D’autre part, Israël est tenu de protéger la famille en tant qu’élément fondamental de la société, et notamment la formation des familles. Ces obligations sont énoncées dans l’article 10 du PIDESC, l’article 23 du PIDCP et les articles 7 à 10 de la Convention relative aux droits de l’enfant. D’après le commentaire officiel du Comité des droits de l’homme des Nations unies, chargé de surveiller la mise en œuvre du PIDCP par les États, le droit international relatif aux droits humains « reconnaît que la famille est l’élément naturel et fondamental de la société et a droit à la protection de la société et de l’État ». En outre, « [l]e droit de fonder une famille implique [...] la possibilité [...] de vivre ensemble. [...] De même, la possibilité de vivre ensemble implique l’adoption de mesures appropriées, [...] pour assurer l’unité ou la réunification des familles, notamment lorsque la séparation de leurs membres tient à des raisons politiques, économiques, ou du même ordre ». (Observation générale 19).
Lorsque la proposition de modification de la Loi sur la nationalité et l’entrée en Israël (Suspension temporaire) vous sera présentée, nous vous prions instamment de la rejeter et de demander que cette loi discriminatoire ne soit pas prorogée - sous sa forme actuelle ou modifiée. Au contraire, nous vous invitons à envisager toutes les mesures susceptibles d’accélérer la réunification de milliers de familles qui vivent séparées depuis plusieurs années.

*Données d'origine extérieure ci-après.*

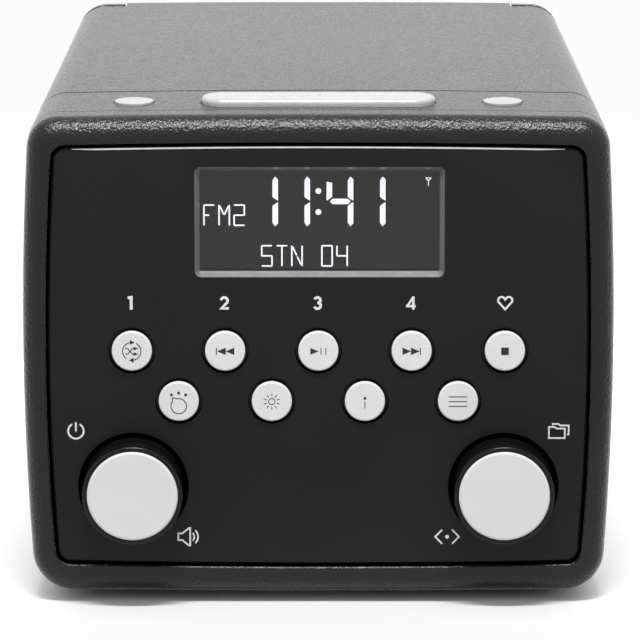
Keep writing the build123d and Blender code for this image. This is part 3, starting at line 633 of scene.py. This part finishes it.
def heart(art):
    """Outline of a heart: two lobes that meet above a point."""
    lobe = [(1.05 + 1.0 * cos(radians(t)), 0.75 + 1.0 * sin(radians(t))) for t in range(135, -41, -15)]
    right = [(0.0, 0.95)] + lobe + [(0.0, -1.9)]
    left = [(-x, z) for x, z in reversed(right[1:-1])]
    art.line(right + left, 0.55, closed=True)


def power(art):
    art.arc(0, 0, 2.25, 122, 418, 0.55)
    art.line([(0, 2.5), (0, 0.0)], 0.55)


def folder(art):
    """Two stacked folders."""
    front = [(-2.85, -2.1), (-2.85, 1.2), (-1.2, 1.2), (-0.7, 0.75), (1.75, 0.75), (1.75, -2.1)]
    art.line(front, 0.45, closed=True)
    behind = [(-1.75, 1.75), (-1.75, 2.1), (-0.1, 2.1), (0.4, 1.65), (2.85, 1.65), (2.85, -1.0),
              (2.45, -1.0)]
    art.line(behind, 0.45)


def loudspeaker(art):
    cone = [(-2.9, 1.0), (-2.9, -1.0), (-1.75, -1.0), (0.2, -2.6), (0.55, -2.6), (0.55, 2.6), (0.2, 2.6),
            (-1.75, 1.0)]
    art.line(cone, 0.5, closed=True)
    art.arc(0.2, 0, 1.55, 42, -42, 0.45)
    art.arc(0.2, 0, 2.65, 44, -44, 0.45)


def tune(art):
    """A dot between two angle brackets."""
    for side in (-1, 1):
        art.line([(side * 1.55, 2.0), (side * 3.45, 0), (side * 1.55, -2.0)], 0.5)
    art.disc(0, 0, 0.55)


def panel_print():
    """Numbers and symbols printed beside the controls."""
    row_z = box_of("preset_1_button")[2].z + LABEL_RISE
    knob_left = box_of("volume_knob")[2]
    knob_right = box_of("tuning_knob")[2]
    labels = [("label_1", one, "preset_1_button"), ("label_2", two, "preset_2_button"),
              ("label_3", three, "preset_3_button"), ("label_4", four, "preset_4_button"),
              ("label_favourite", heart, "favourite_button")]
    marks = [(name, draw, box_of(node)[2].x, row_z) for name, draw, node in labels]
    marks += [
        ("label_power", power, knob_left.x - POWER_OUT, knob_left.z + ICON_RISE),
        ("label_volume", loudspeaker, knob_left.x + VOLUME_IN, knob_left.z - ICON_DROP),
        ("label_folder", folder, knob_right.x + FOLDER_OUT, knob_right.z + ICON_RISE),
        ("label_tune", tune, knob_right.x - TUNE_IN, knob_right.z - ICON_DROP),
    ]
    for name, draw, x, z in marks:
        art = Artwork()
        draw(art)
        art.build(name, x, PANEL_Y, z, "cabinet", LIGHT_INK)


EDGE_REACH = 70.6        # half length of the painted highlight line, in mm
EDGE_CROWN = 0.9         # drop of the panel's top edge between its middle and its side
EDGE_WIDTH = 0.46
EDGE_DROP = 0.44         # below the panel's top edge, just under its chamfer
EDGE_STEPS = 60


def panel_edge_highlight():
    """Painted highlight along the top of the panel: a thin light strip, tapering near its ends, in place
    of the soft box's reflection in the panel's chamfer.
    """
    half = (PANEL_HIGH.x - PANEL_LOW.x) / 2 / MM
    upper, lower = [], []
    for i in range(EDGE_STEPS + 1):
        x = EDGE_REACH * (2 * i / EDGE_STEPS - 1)
        sag = EDGE_CROWN * (x / half) ** 2
        width = EDGE_WIDTH * min(1.0, 0.25 + 8.0 * (1 - abs(x) / EDGE_REACH))
        upper.append((x, -EDGE_DROP - sag))
        lower.append((x, -EDGE_DROP - width - sag))
    art = Artwork()
    art.strip(upper, lower)
    art.build("panel_edge_highlight", 0.0, PANEL_Y, PANEL_HIGH.z, "cabinet", painted_edge_highlight())


# ---------------------------------------------------------------- display
DIGIT_H = 14.6       # all in mm in this section
DIGIT_W = 6.1
DIGIT_BAR = 1.6
BAR_GAP = 0.2
CHAR_H = 5.95
CHAR_W = 2.95
CHAR_PITCH = 4.33
CHAR_BAR = 0.45
CLOCK = (("1", -12.4), ("1", -3.2), ("4", 9.25), ("1", 18.5))       # each digit and its right-hand bars
COLON = (3.05, -3.1)
COLON_DOT = 0.84
CLOCK_RISE = 5.35            # above the middle of the display
WORDS = (("FM2", -32.9, 0.25), ("STN 04", -16.3, -11.7))            # lower left corner of each
WORDS_DROP = 7.25            # their zero height, below the clock's
SIGNAL_OUT = 31.6            # signal mark from the middle of the display
SIGNAL_RISE = 11.1

SEVEN = {"1": "bc", "4": "fgbc"}
# segments of a text cell: a top, b and c right, d bottom, e and f left, g and n middle, i and l
# the middle upright, h and j the upper diagonals, m the lower right one
CELL = {
    "F": "afeg", "M": "efbchj", "S": "afgncd", "T": "ail", "N": "efbchm", "0": "abcdef", "4": "fgnbc",
    "2": "abgned",
}


def bar_upright(art, x, z_low, z_high, low_end, high_end):
    """Upright segment of a big digit.

    Each end gives how far the segment's left side, tip and right side stop short of it.
    """
    half = DIGIT_BAR / 2
    left0, tip0, right0 = low_end
    left1, tip1, right1 = high_end
    art.fill([
        (x - half, z_low + left0), (x - half * 0.1, z_low + tip0), (x + half, z_low + right0),
        (x + half, z_high - right1), (x - half * 0.1, z_high - tip1), (x - half, z_high - left1),
    ])


def big_digit(art, digit, x):
    """Seven-segment digit whose right-hand bars are centred on x."""
    top, low, half = DIGIT_H / 2, -DIGIT_H / 2, DIGIT_BAR / 2
    outer = (1.15, 0.0, 0.85)
    inner = (1.15 + BAR_GAP, 0.55 + BAR_GAP, BAR_GAP)
    for segment in SEVEN[digit]:
        if segment == "b":
            bar_upright(art, x, 0.0, top, inner, outer)
        elif segment == "c":
            bar_upright(art, x, low, 0.0, outer, inner)
        elif segment == "f":
            foot = (BAR_GAP, 0.5 + BAR_GAP, 1.1 + BAR_GAP)
            bar_upright(art, x - DIGIT_W, 0.0, top, foot, (1.5, 1.65, 1.85))
        elif segment == "g":
            x0, x1 = x - DIGIT_W + 0.15, x + 0.05
            art.fill([(x0, 0), (x0 + half, -half), (x1 - half, -half), (x1, 0), (x1 - half, half),
                      (x0 + half, half)])


def text_cell(art, letter, x, z):
    """Fourteen-segment character with its lower left corner at x, z."""
    w, h = CHAR_W, CHAR_H
    cx, cz = x + w / 2, z + h / 2
    gap = 0.16
    ends = {
        "a": ((x + gap, z + h), (x + w - gap, z + h)),
        "d": ((x + gap, z), (x + w - gap, z)),
        "f": ((x, cz + gap), (x, z + h - gap)), "e": ((x, z + gap), (x, cz - gap)),
        "b": ((x + w, cz + gap), (x + w, z + h - gap)), "c": ((x + w, z + gap), (x + w, cz - gap)),
        "g": ((x + gap, cz), (cx - gap, cz)), "n": ((cx + gap, cz), (x + w - gap, cz)),
        "h": ((x + 2 * gap, z + h - 3 * gap), (cx - gap, cz + 2 * gap)),
        "j": ((x + w - 2 * gap, z + h - 3 * gap), (cx + gap, cz + 2 * gap)),
        "m": ((x + w - 2 * gap, z + 3 * gap), (cx + gap, cz - 2 * gap)),
        "i": ((cx, cz + gap), (cx, z + h - gap)), "l": ((cx, z + gap), (cx, cz - gap)),
    }
    for segment in CELL[letter]:
        art.line(list(ends[segment]), CHAR_BAR)


def text_line(art, text, x, z):
    for letter in text:
        if letter != " ":
            text_cell(art, letter, x, z)
        x += CHAR_PITCH


def display_content():
    """Clock, band, preset name and a small signal mark, on the display's face."""
    low, _, middle = box_of("lcd_glass")
    clock = Artwork()
    for digit, x in CLOCK:
        big_digit(clock, digit, x)
    for z in COLON:
        clock.disc(0, z, COLON_DOT)
    clock_z = middle.z + CLOCK_RISE * MM
    clock.build("display_clock", 0.0, low.y, clock_z, "cabinet", LIT_SEGMENT)
    words = Artwork()
    for text, x, z in WORDS:
        text_line(words, text, x, z)
    words.build("display_text", 0.0, low.y, clock_z - WORDS_DROP * MM, "cabinet", LIT_SEGMENT)
    signal = Artwork()
    signal.line([(0, -1.15), (0, 0.45)], 0.28, round_ends=False)
    signal.line([(-0.75, 1.1), (0.0, 0.3), (0.75, 1.1)], 0.26, round_ends=False)
    signal.line([(-0.85, 1.15), (0.85, 1.15)], 0.26, round_ends=False)
    signal_z = middle.z + SIGNAL_RISE * MM
    signal.build("display_signal", SIGNAL_OUT * MM, low.y, signal_z, "cabinet", LIT_SEGMENT)


# ---------------------------------------------------------------- floor, light and camera
FLOOR_HALF = 6.0
FLOOR_PAINTED_SHADOW = (0.63, 0.63, 0.63)      # painted shadow: floor colour beside the radio, shading to FLOOR_FAR
FLOOR_FAR = (0.80, 0.80, 0.80)
FLOOR_SHADED_FROM = 0.08             # from the middle of the radio
FLOOR_SHADED_TO = 0.5
WORLD_STRENGTH = 1.12
SOFT_BOX_PLACE = (0.0, -0.46, 1.0)
SOFT_BOX_TILT = radians(30)
SOFT_BOX_WIDTH = 0.42
SOFT_BOX_DEPTH = 0.06
SOFT_BOX_SPREAD = radians(40)
SOFT_BOX_WATTS = 1.5
CAMERA_DISTANCE = 1.6
CAMERA_PITCH = radians(12.5)
CAMERA_LENS_MM = 312.45
AIM = Vector((0.00047, PANEL_Y, 0.0844))


def studio():
    """A flat pale floor, darker near the radio as a painted shadow, even light from all round and one
    narrow soft box above the front.
    """
    scene = bpy.context.scene
    scene.view_settings.view_transform = "Standard"
    mesh = bpy.data.meshes.new("floor")
    corners = [(x * FLOOR_HALF, y * FLOOR_HALF, 0) for x, y in ((-1, -1), (1, -1), (1, 1), (-1, 1))]
    mesh.from_pydata(corners, [], [(0, 1, 2, 3)])
    floor = bpy.data.objects.new("floor", mesh)
    scene.collection.objects.link(floor)
    surface = Surface("floor_white", FLOOR_FAR, 0.25, specular=0.5)
    # painted shadow: the floor's colour darkens towards the radio's middle
    distance = surface.node("ShaderNodeVectorMath", operation="LENGTH")
    surface.link(surface.place, distance.inputs[0])
    shade = surface.remap(distance.outputs["Value"], FLOOR_SHADED_FROM, FLOOR_SHADED_TO, 0.3, 0.7)
    surface.vary_color(shade, FLOOR_PAINTED_SHADOW, FLOOR_FAR)
    surface.vary_roughness(surface.noise(0.4, 2.0), 0.22, 0.3)
    mesh.materials.append(surface.material)

    world = bpy.data.worlds.new("studio")
    world.use_nodes = True
    world.node_tree.nodes["Background"].inputs["Color"].default_value = (1.0, 1.0, 1.0, 1.0)
    world.node_tree.nodes["Background"].inputs["Strength"].default_value = WORLD_STRENGTH
    scene.world = world


def soft_box():
    """Narrow light that draws the bright line along the rim's upper curve."""
    light = bpy.data.lights.new("overhead", "AREA")
    light.shape = "RECTANGLE"
    light.size = SOFT_BOX_WIDTH
    light.size_y = SOFT_BOX_DEPTH
    light.spread = SOFT_BOX_SPREAD
    light.energy = SOFT_BOX_WATTS
    lamp = bpy.data.objects.new("overhead", light)
    lamp.location = SOFT_BOX_PLACE
    lamp.rotation_euler = (SOFT_BOX_TILT, 0, 0)
    bpy.context.scene.collection.objects.link(lamp)


def camera():
    data = bpy.data.cameras.new("camera")
    data.lens = CAMERA_LENS_MM
    data.sensor_width = 36.0
    data.clip_start = 0.05
    data.clip_end = 20.0
    eye = bpy.data.objects.new("camera", data)
    back = Vector((0.0, -cos(CAMERA_PITCH), sin(CAMERA_PITCH)))
    eye.location = AIM + back * CAMERA_DISTANCE
    eye.rotation_euler = (pi / 2 - CAMERA_PITCH, 0.0, 0.0)
    bpy.context.scene.collection.objects.link(eye)
    bpy.context.scene.camera = eye


dress_cad_nodes()
button_symbols()
panel_print()
panel_edge_highlight()
display_content()
studio()
soft_box()
camera()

Nous vous prions d’agréer, Messieurs les membres de la Knesset, l’expression de notre haute considération.
Sarah Leah Whitson
Directrice de la division Moyen-Orient et Afrique du Nord
Human Rights Watch
Malcolm Smart
Directeur adjoint du Programme Moyen-Orient et Afrique du Nord
Amnesty International
Federico Andreu-Guzman
Secrétaire général adjoint
Commission internationale de juristes (CIJ)
Copies adressées à :
M. Menahem Mazuz, procureur général ;
M. Ophir Pines-Paz, ministre de l’Intérieur ;
Mme Tzipi Livni, ministre de la Justice.
Pour obtenir de plus amples informations, veuillez contacter le Service de presse d’Amnesty International à Londres, au 02 543 79 04, ou consulter les sites http://www.amnestyinternational.be ou http://www.amnesty.org.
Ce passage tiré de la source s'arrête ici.